WASHINGTON (AP) – President Barack Obama and his wife, Michelle, millionaires from his best-selling books, made $2.7 million last year and paid just under one-third of their adjusted income in federal taxes.

While the income, mostly his, was far more than the U.S. median household income of about $50,000, it was quite a decrease from the $4.2 million the Obamas made in 2007.

Both years, nearly all of the earnings came from Obama’s best-selling books. “Dreams from My Father” and “The Audacity of Hope” – brought in about $2.5 million in royalties last year, according to copies of the returns released by the White House on Wednesday, the federal filing deadline.

Obama earned $139,204 as a Democratic senator from Illinois last year before leaving his seat after winning the November election. Michelle Obama received a salary of $62,709 from the University of Chicago Hospitals, where she was an executive.

The couple’s total federal tax came to $855,323. That was 32 percent of their adjusted gross income of $2,656,902.

The Obamas overpaid by $26,014, and elected to apply that amount to their 2009 taxes.

The couple’s federal tax deductions included about $50,000 in home mortgage interest.

They reported contributing $172,050 to charity last year, including $25,000 each to the CARE international relief agency and the United Negro College Fund. That $172,050 represented about 6.5 percent of the family’s adjusted gross income. That percentage is roughly two to three times the national average for household donations to charity, according to the Center on Philanthropy at Indiana University.

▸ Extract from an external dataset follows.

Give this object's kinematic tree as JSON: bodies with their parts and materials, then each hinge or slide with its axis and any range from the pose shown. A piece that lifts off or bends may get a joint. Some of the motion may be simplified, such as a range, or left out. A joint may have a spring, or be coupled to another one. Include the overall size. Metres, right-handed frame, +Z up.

The Obamas gave a total of $1,400 to five churches. In contrast to 2007, they gave nothing to the Trinity United Church of Christ. Barack Obama was a longtime member of the church, and gave it $26,270 in 2007, but resigned from it and cut ties with its pastor, the Rev. Jeremiah Wright, after Wright made incendiary comments that became a campaign issue.

The Obamas’ total Illinois income tax was $78,765, their state return showed.